Japanese Dress in Detail
by Josephine Rout
Genres: Fashion, History, Non-fictionPages: 208
Series: Fashion in Detail
Rating:
Synopsis:A unique insight into the history and key themes of Japanese dress from the eighteenth century to the present, Japanese Dress in Detail reveals the elaborate embroidery, precise folds, and sophisticated dyes that form some of the most beautiful garments in the Victoria and Albert Museum's unparalleled Japanese dress collection. This book provides readers with the rare opportunity to examine historical clothing, from breathtaking Edo-period kimono, court robes, and No-- theatre costumes to indigo-dyed utilitarian garments and exciting contemporary designs.
Featuring both garments and accessories, this book is an extraordinary exploration of the beauty and complexity of Japanese fashion. Specially commissioned close-up photography and authoritative texts accompany each garment, and front-and-back line drawings make this publication an invaluable resource for students, collectors, designers, fashion lovers, and Japanophiles.
As usual for the books in this collection from the V&A,Ā Japanese Dress in Detail is rich with photographs and illustrations to help understand and explain the details of garments. I must admit that it helped that I’d also seen some of them in person now at the V&A itself; though the fashion gallery is currently closed, several of the items are to be found in the Japanese gallery.
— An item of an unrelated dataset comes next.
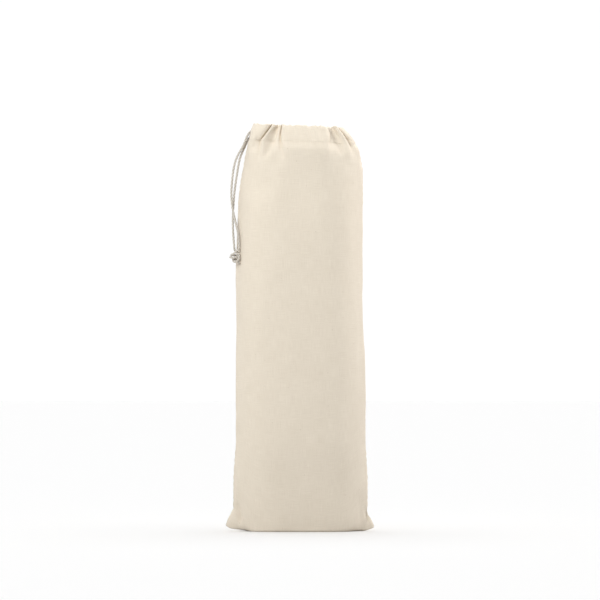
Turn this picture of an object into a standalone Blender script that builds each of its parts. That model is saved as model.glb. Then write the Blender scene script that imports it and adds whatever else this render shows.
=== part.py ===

It was extra-neat to read about the items I’d actually seen and got to examine in a few more dimensions (even if through glass).
I found it interesting how the clothes were mostly from 1850 or so onward, 1750 at oldest (if I remember the dates rightly) — the history of contact with Japan also making an imprint here, compared to the much older clothes from Britain and the US (and, if I remember rightly, China as well).
One of my favourite garments of the book was utilitarian, though: a fireman’s outfit which was heavily padded both to provide protection from falling objects and so it could be soaked to help with protection from flames.
Overalll, as ever, a lovely and fascinating volume.